The Yarmouk refugee camp which was seized by ISIS in cooperation with al-Nusra Front, may witness the slaughter of trapped civilians unless humanitarian aid and assistance can be delivered on time, the U.N. said
United Nations officials warned on Wednesday of a potential "slaughter of innocents" unless aid and assistance reaches a Palestinian refugee camp in Syria where thousands of civilians are trapped up in a vicious battle. Some 18,000 civilians, including 3,500 children, are caught in the camp outside Damascus just a few miles from President Bashar al-Assad's palace. The camp largely fell under Islamic State of Iraq and al-Sham (ISIS) control last week and is surrounded by the Syrian army. But as fighting intensified in and around the camp, the remaining refugees have been left without food, water and medical supplies prompting aid agencies to call for the warring parties to allow access for aid and evacuations.
"The level of inhumanity that Yarmouk has descended to is frankly unimaginable," Chris Gunness, a spokesman for the U.N. Relief and Works Agency (UNRWA), told the Thomson Reuters Foundation in a Skype interview from Jerusalem. "The situation is absolutely desperate. We need urgently to have humanitarian access, which is why UNRWA is calling for all parties to exercise influence with their clients on the ground so that we can get into the camp."
Gunness said since the fighting escalated a week ago, UNRWA aid convoys have not been able to enter the camp and that the already dire situation has become more desperate with people left without water, food or medicine and the growing risk of disease. Gunness said a few Palestinian charities had managed to get some supplies to the camp but otherwise people were cut off with the risk of disease rising daily.

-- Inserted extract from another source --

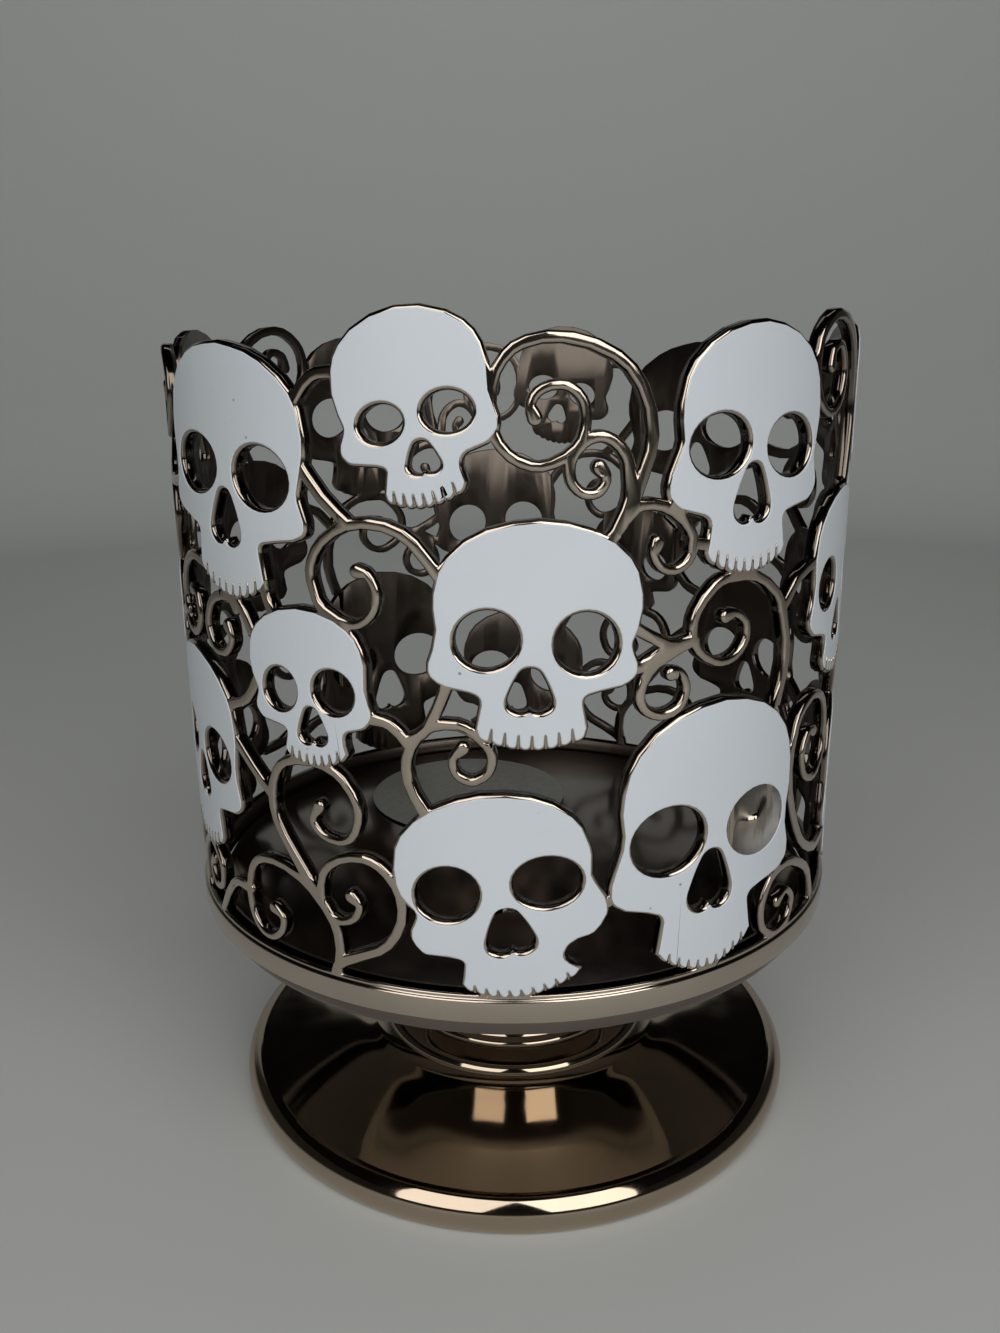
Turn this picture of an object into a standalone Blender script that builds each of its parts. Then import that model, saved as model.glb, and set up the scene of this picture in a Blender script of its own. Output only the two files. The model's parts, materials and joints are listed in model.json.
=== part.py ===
# Pedestal candle holder with a pierced sleeve of skulls and scrolls.
# Metres, +Z up, origin at the centre of the foot where it meets the table. The front faces -Y.

import math

import bmesh
import bpy
from mathutils import Matrix, Vector

MM = 0.001

# Sleeve
SLEEVE_RADIUS = 0.0550
SLEEVE_HEIGHT = 0.0940
SLEEVE_BOTTOM = 0.0403
BAND_HEIGHT = 0.0042
BAND_THICKNESS = 0.0028
PLATE_THICKNESS = 0.0017
PLATE_DEPTH = 0.0009
LINK_RECESS = 0.00015
SLEEVE_FACETS = 24
BAND_EASE = 0.0004

# Enamel in the skulls
ENAMEL_THICKNESS = 0.0004
ENAMEL_GAP = 0.0003
ENAMEL_MARGIN = 0.0007

# Scrollwork
STRAND_ROOT = 0.0019
STRAND_TIP = 0.0013
SCROLL_EYE = 0.0024
LINK_WIDTH = 0.0018

# Tray that carries the candle
FLOOR_TOP = 0.0420
FLOOR_THICKNESS = 0.0024
TRAY_RADIUS = 0.0526
TRAY_SKIRT_DEPTH = 0.0033
TRAY_SKIRT_WALL = 0.0020
TRAY_SKIRT_EASE = 0.0008
BOSS_RADIUS = 0.0060
BOSS_HEIGHT = 0.0021

# Blank label on the tray floor
LABEL_RADIUS = 0.0195
LABEL_THICKNESS = 0.0002
LABEL_OFFSET = (-0.0087, 0.0240)

# Pedestal
FOOT_RADIUS = 0.0503
FOOT_HEIGHT = 0.0062
FOOT_LIP_WIDTH = 0.0027
BEAD_RADIUS = 0.0236
BEAD_HEIGHT = 0.0104
BEAD_SIZE = 0.0011
NECK_RADIUS = 0.0188
NECK_HEIGHT = 0.0178
NECK_RING = 0.0008
SEAT_RADIUS = 0.0320
SEAT_THICKNESS = 0.0020
PEDESTAL_WALL = 0.0018

# Centre screw and washer under the seat
SCREW_RADIUS = 0.0020
SCREW_HEAD_RADIUS = 0.0038
SCREW_HEAD_HEIGHT = 0.0030
THREAD_DEPTH = 0.0035
WASHER_RADIUS = 0.0100
WASHER_THICKNESS = 0.0012

FIT_GAP = 0.0003
TURNED_STEPS = 28
SCREW_STEPS = 16
MERGE_DISTANCE = 0.000001
FLAT_ANGLE = math.radians(0.5)

# The pattern covers half the sleeve and is repeated behind. It is drawn flat, in millimetres
# along the wall and up from the band's lower edge, for this radius and height.
DRAWN_RADIUS = 55.0
DRAWN_HEIGHT = 94.0
HALF_TURN = math.pi

# Each skull: the heights of its chin and crown and its lean in degrees, then its left and right
# sides at the head, cheeks, neck of the jaw and jaw, the height share of the cheeks' underside, its
# eyes (middle, half width, half height) and its nose (middle, foot, top, half width).
SKULLS = [
    dict(chin=56.9, crown=90.8, lean=-4, head=(-60.1, -27.3), cheek=(-60.7, -27.8), neck=(-51.9, -36.2),
         jaw=(-52.2, -35.5), shelf=0.27, eyes=((-51.2, 74.7, 6.0, 4.0), (-35.7, 73.5, 5.1, 4.1)),
         nose=(-43.8, 64.2, 71.5, 3.5)),
    dict(chin=70.8, crown=94.2, lean=9, head=(-23.3, -2.9), cheek=(-22.3, -1.6), neck=(-16.2, -6.2),
         jaw=(-16.4, -5.6), shelf=0.25, eyes=((-16.6, 80.6, 2.9, 2.3), (-8.1, 82.1, 3.1, 2.5)),
         nose=(-11.2, 74.8, 78.6, 2.0)),
    dict(chin=60.8, crown=92.6, lean=-1, head=(20.8, 47.5), cheek=(19.3, 47.3), neck=(25.7, 39.6),
         jaw=(25.2, 40.1), shelf=0.255, eyes=((27.3, 77.4, 4.6, 3.9), (40.3, 76.8, 4.75, 3.9)),
         nose=(33.0, 67.5, 74.8, 3.05)),
    dict(chin=35.2, crown=57.2, lean=3, head=(-40.5, -19.7), cheek=(-39.6, -19.0), neck=(-33.7, -23.4),
         jaw=(-34.1, -23.0), shelf=0.245, eyes=((-34.3, 45.3, 3.0, 3.0), (-25.1, 46.0, 3.1, 3.0)),
         nose=(-28.8, 38.4, 43.3, 2.25)),
    dict(chin=39.8, crown=69.3, lean=-1, head=(-10.8, 16.8), cheek=(-11.6, 16.2), neck=(-4.9, 9.0),
         jaw=(-5.5, 9.5), shelf=0.26, eyes=((-3.7, 54.2, 4.1, 3.9), (9.1, 53.5, 4.1, 4.1)),
         nose=(1.8, 44.6, 50.5, 2.9)),
    dict(chin=41.3, crown=70.0, lean=0, head=(49.0, 75.0), cheek=(48.3, 75.7), neck=(55.2, 68.8),
         jaw=(54.7, 69.3), shelf=0.255, eyes=((55.2, 55.9, 3.8, 3.7), (68.8, 55.9, 3.8, 3.7)),
         nose=(62.0, 46.6, 52.2, 2.9)),
    dict(chin=14.8, crown=47.2, lean=-2, head=(-74.3, -45.3), cheek=(-75.4, -45.0), neck=(-68.0, -52.9),
         jaw=(-68.5, -52.4), shelf=0.26, eyes=((-67.2, 31.6, 4.9, 3.9), (-52.8, 31.1, 4.9, 3.9)),
         nose=(-60.0, 23.0, 29.4, 3.1)),
    dict(chin=4.1, crown=33.6, lean=8, head=(-17.3, 10.3), cheek=(-15.0, 12.7), neck=(-7.6, 6.8),
         jaw=(-7.9, 9.1), shelf=0.235, eyes=((-9.6, 19.0, 4.4, 4.0), (4.1, 21.0, 4.65, 3.7)),
         nose=(-1.1, 10.5, 17.1, 3.3)),
    dict(chin=4.2, crown=44.2, lean=-1, head=(13.9, 45.6), cheek=(12.5, 45.9), neck=(20.4, 36.6),
         jaw=(19.7, 37.3), shelf=0.265, eyes=((21.5, 25.0, 5.65, 4.9), (37.3, 24.6, 5.7, 4.9)),
         nose=(28.6, 13.4, 22.2, 3.7)),
    dict(chin=65.6, crown=93.2, lean=4, head=(67.9, 91.5), cheek=(68.0, 92.6), neck=(74.8, 86.8),
         jaw=(74.3, 87.3), shelf=0.255, eyes=((74.3, 79.0, 3.9, 3.3), (85.7, 79.8, 3.9, 3.3)),
         nose=(80.7, 71.2, 76.4, 2.5)),
    dict(chin=4.2, crown=34.6, lean=-5, head=(64.9, 90.9), cheek=(63.5, 90.7), neck=(69.7, 83.1),
         jaw=(69.2, 83.6), shelf=0.25, eyes=((70.9, 20.2, 4.3, 3.8), (84.1, 19.0, 4.3, 3.8)),
         nose=(76.7, 11.0, 16.8, 2.9)),
    dict(chin=38.4, crown=58.6, lean=5, head=(83.0, 101.4), cheek=(83.1, 102.5), neck=(88.3, 98.1),
         jaw=(88.0, 98.4), shelf=0.25, eyes=((88.2, 47.6, 2.9, 2.7), (96.8, 48.4, 2.9, 2.7)),
         nose=(93.2, 41.8, 45.8, 2.0)),
]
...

"When you have a public health system completely shot to pieces, when you have such terrible levels of food insecurity ... disease is going to soar," said Gunness. "We have tragic pictures of children and others scooping up water out of holes in the streets." Gunness said UNRWA had not been a regular presence in the camp for at least two years so it was impossible to estimate the number of people now ill or the death toll. Gunness said an estimated 94 civilians, including 43 women and 20 children, managed to leave the camp on Sunday and were provided with humanitarian support so there was no reason why more could not be helped to safety. "For me it is unconceivable that the so-called civilized world can stand and watch what is going on in Yarmouk," he said. "We are facing a potential slaughter of the innocents and the world cannot stand by and watch that happen."
Yarmouk, an unofficial refugee camp, is a district of Syria's capital, Damascus and was established in 1957 when thousands of Palestinians were displaced by Israel. The camp has become one of the strongholds of the pro-Palestinian Liberation Organization (PLO) in the last few decades and has therefore established better relations with the Syrian regime. After the clashes started in 2011, the camp residents, suffering from poverty, were subjected to fierce battles between the groups loyal to the regime and the opposition groups. The regime has not avoided bombing its residents and cutting supply lines for food and water. At least 166 camp residents, including dozens of babies, have starved to death in recent years as the regime did not allow the influx of humanitarian aid materials. Thus, the victims of the Arab-Israeli wars became victims of the civil war. And now, the residents' bad luck has left them stuck in between the Islamic State of Iraq and al-Sham (ISIS) and the regime, with neither side behaving well. Before the Syrian war erupted in 2011, the camp accommodated more than 180,000 Palestinian refugees. However, due to severe security conditions, around 140,000 refugees have been internally displaced as a result of the war. The recent reports state that over 18,000 civilians trapped in the camp have been suffering from desperate humanitarian conditions, without access to basics.
The Arab uprisings, which euphorically swept across the Middle East and North Africa several years ago, appealed to Syrians who had lived under the dictatorship of the Assad family since 1970, when Bashar's father Hafiz Assad seized power. Since then, the majority Sunnis had been forced to live in a police state that tried to control every movement, organization and business through the use of a wide-ranging intelligence service. In March 2011, Syrians were emboldened enough to raise their voices against the dictatorship. However, the regime's response was not as peaceful as the protests, and the country was subsequently dragged into a deadly civil war after opposition groups took up arms against the government. The Syrian civil war has now entered its fifth year and has caused the death of more than 200,000 people and at least 60,000 are missing. The war has also displaced nearly 10 million people. While the international and regional powers continue endless discussions, the regime does not just use conventional weapons, but also chemical weapons. About 13.6 million people, equivalent to the population of London, have been displaced by conflicts in Syria and Iraq, many without food or shelter, the U.N. refugee agency revealed. The 13.6 million include 7.2 million displaced within Syria – an increase from a long-held U.N. estimate of 6.5 million, as well as 3.3 million Syrian refugees abroad, 1.9 million displaced in Iraq and 190,000 who have left to seek safety. The vast majority of Syrian refugees have gone to Lebanon, Jordan, Iraq and Turkey. Western countries have been frequently criticized by aid agencies and the U.N. for not opening their borders to the Syrian refugees as the most developed countries have received the least number of refugees.